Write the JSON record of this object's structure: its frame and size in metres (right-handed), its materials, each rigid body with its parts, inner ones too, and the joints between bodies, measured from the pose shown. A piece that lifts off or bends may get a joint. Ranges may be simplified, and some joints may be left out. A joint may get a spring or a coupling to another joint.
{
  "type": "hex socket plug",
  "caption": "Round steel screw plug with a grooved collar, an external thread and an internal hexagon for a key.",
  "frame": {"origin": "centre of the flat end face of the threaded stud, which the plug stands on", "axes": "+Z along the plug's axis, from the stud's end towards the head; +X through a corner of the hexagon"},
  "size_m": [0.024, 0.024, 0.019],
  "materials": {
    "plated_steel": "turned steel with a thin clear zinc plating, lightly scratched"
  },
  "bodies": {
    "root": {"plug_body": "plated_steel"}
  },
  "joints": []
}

(Goal)
Copy out the data shown above without altering anything.

(Task output)
Write the JSON record of this object's structure: its frame and size in metres (right-handed), its materials, each rigid body with its parts, inner ones too, and the joints between bodies, measured from the pose shown. A piece that lifts off or bends may get a joint. Ranges may be simplified, and some joints may be left out. A joint may get a spring or a coupling to another joint.
{
  "type": "hex socket plug",
  "caption": "Round steel screw plug with a grooved collar, an external thread and an internal hexagon for a key.",
  "frame": {"origin": "centre of the flat end face of the threaded stud, which the plug stands on", "axes": "+Z along the plug's axis, from the stud's end towards the head; +X through a corner of the hexagon"},
  "size_m": [0.024, 0.024, 0.019],
  "materials": {
    "plated_steel": "turned steel with a thin clear zinc plating, lightly scratched"
  },
  "bodies": {
    "root": {"plug_body": "plated_steel"}
  },
  "joints": []
}